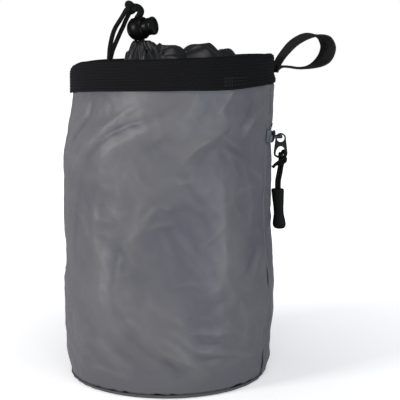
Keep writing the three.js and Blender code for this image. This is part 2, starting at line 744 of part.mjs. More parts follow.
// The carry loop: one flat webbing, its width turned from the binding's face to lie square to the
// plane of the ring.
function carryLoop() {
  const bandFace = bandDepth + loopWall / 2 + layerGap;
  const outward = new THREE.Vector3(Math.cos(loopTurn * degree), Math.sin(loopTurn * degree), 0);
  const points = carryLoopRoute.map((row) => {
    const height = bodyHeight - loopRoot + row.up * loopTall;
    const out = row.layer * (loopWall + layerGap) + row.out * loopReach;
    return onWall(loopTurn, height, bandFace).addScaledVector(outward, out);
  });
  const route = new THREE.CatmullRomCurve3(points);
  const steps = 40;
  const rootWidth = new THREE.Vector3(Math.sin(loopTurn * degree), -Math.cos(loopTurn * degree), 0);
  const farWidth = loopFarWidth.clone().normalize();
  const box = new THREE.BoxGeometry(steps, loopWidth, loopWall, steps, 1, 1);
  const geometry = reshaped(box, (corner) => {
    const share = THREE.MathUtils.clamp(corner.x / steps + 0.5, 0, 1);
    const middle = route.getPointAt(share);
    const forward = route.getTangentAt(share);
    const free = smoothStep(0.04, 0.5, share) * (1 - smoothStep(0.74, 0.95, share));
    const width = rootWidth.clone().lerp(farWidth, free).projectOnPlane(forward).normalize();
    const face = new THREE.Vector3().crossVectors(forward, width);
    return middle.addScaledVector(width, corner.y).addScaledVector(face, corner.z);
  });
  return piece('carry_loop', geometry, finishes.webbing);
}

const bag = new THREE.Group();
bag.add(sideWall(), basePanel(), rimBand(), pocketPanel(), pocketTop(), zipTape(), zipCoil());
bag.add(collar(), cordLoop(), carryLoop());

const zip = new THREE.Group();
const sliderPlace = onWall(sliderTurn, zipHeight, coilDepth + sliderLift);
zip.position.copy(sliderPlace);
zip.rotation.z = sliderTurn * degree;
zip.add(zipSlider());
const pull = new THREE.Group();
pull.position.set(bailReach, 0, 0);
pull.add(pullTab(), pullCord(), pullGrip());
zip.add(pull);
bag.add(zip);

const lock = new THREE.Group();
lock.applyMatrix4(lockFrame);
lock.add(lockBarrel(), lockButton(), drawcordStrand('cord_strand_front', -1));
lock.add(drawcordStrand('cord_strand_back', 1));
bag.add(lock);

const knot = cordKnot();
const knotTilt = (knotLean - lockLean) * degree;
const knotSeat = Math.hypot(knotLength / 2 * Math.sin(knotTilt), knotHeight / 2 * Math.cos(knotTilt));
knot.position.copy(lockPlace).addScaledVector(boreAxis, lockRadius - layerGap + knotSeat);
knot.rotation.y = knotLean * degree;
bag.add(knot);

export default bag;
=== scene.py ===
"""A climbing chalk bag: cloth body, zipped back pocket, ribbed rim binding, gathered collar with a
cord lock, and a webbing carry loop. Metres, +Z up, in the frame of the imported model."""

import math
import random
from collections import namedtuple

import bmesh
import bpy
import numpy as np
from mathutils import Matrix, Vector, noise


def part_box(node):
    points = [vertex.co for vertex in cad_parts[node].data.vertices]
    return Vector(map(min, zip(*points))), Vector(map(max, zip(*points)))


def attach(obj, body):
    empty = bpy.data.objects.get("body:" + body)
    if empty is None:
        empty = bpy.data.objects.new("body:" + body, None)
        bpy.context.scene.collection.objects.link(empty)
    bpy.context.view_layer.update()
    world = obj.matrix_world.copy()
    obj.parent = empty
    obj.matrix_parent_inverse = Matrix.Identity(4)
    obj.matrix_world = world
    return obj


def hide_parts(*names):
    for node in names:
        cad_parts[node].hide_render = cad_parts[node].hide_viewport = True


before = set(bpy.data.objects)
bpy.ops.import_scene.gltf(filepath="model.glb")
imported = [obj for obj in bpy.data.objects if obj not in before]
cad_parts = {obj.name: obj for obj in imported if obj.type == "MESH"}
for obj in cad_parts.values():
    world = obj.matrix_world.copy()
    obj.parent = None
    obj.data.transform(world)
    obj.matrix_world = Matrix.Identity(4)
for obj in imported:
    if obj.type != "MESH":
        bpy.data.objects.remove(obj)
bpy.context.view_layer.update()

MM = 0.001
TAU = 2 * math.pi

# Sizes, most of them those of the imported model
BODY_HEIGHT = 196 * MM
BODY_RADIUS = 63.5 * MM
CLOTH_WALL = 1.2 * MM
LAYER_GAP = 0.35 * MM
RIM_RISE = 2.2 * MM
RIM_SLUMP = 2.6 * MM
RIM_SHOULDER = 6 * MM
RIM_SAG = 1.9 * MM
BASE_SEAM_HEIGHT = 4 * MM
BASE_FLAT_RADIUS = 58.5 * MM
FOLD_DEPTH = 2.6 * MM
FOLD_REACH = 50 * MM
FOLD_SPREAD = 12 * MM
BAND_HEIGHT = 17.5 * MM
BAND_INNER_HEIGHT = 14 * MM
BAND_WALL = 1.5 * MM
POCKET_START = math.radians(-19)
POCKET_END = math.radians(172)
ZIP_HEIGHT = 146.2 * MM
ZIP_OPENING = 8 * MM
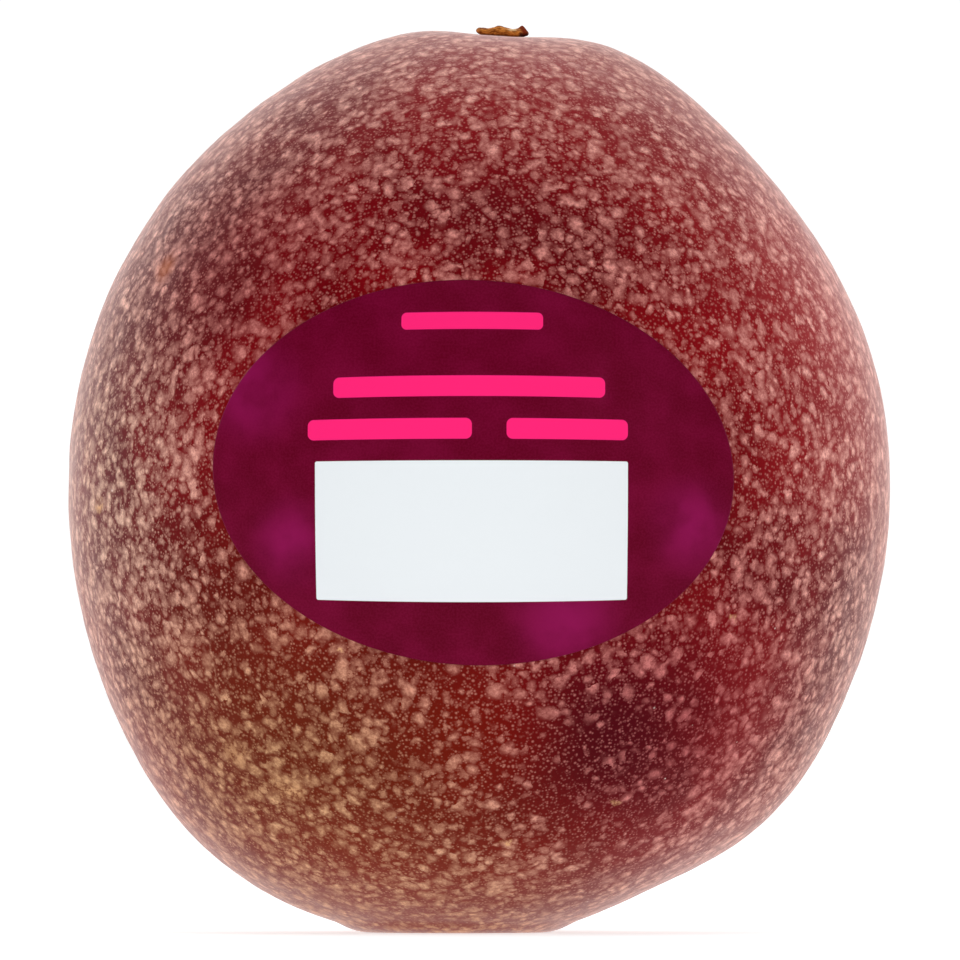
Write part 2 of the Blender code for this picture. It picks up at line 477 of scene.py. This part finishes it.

__________________________________________________

◆ WHAT YOU NEED TO DO
Your task is to reproduce exactly the lines beginning at the line containing "const bag = new THREE.Group();" and ending at the line containing "obj.matrix_world = world", inclusive.

◆ SOLUTION FOR THIS EXERCISE
const bag = new THREE.Group();
bag.add(sideWall(), basePanel(), rimBand(), pocketPanel(), pocketTop(), zipTape(), zipCoil());
bag.add(collar(), cordLoop(), carryLoop());

const zip = new THREE.Group();
const sliderPlace = onWall(sliderTurn, zipHeight, coilDepth + sliderLift);
zip.position.copy(sliderPlace);
zip.rotation.z = sliderTurn * degree;
zip.add(zipSlider());
const pull = new THREE.Group();
pull.position.set(bailReach, 0, 0);
pull.add(pullTab(), pullCord(), pullGrip());
zip.add(pull);
bag.add(zip);

const lock = new THREE.Group();
lock.applyMatrix4(lockFrame);
lock.add(lockBarrel(), lockButton(), drawcordStrand('cord_strand_front', -1));
lock.add(drawcordStrand('cord_strand_back', 1));
bag.add(lock);

const knot = cordKnot();
const knotTilt = (knotLean - lockLean) * degree;
const knotSeat = Math.hypot(knotLength / 2 * Math.sin(knotTilt), knotHeight / 2 * Math.cos(knotTilt));
knot.position.copy(lockPlace).addScaledVector(boreAxis, lockRadius - layerGap + knotSeat);
knot.rotation.y = knotLean * degree;
bag.add(knot);

export default bag;
=== scene.py ===
"""A climbing chalk bag: cloth body, zipped back pocket, ribbed rim binding, gathered collar with a
cord lock, and a webbing carry loop. Metres, +Z up, in the frame of the imported model."""

import math
import random
from collections import namedtuple

import bmesh
import bpy
import numpy as np
from mathutils import Matrix, Vector, noise


def part_box(node):
    points = [vertex.co for vertex in cad_parts[node].data.vertices]
    return Vector(map(min, zip(*points))), Vector(map(max, zip(*points)))


def attach(obj, body):
    empty = bpy.data.objects.get("body:" + body)
    if empty is None:
        empty = bpy.data.objects.new("body:" + body, None)
        bpy.context.scene.collection.objects.link(empty)
    bpy.context.view_layer.update()
    world = obj.matrix_world.copy()
    obj.parent = empty
    obj.matrix_parent_inverse = Matrix.Identity(4)
    obj.matrix_world = world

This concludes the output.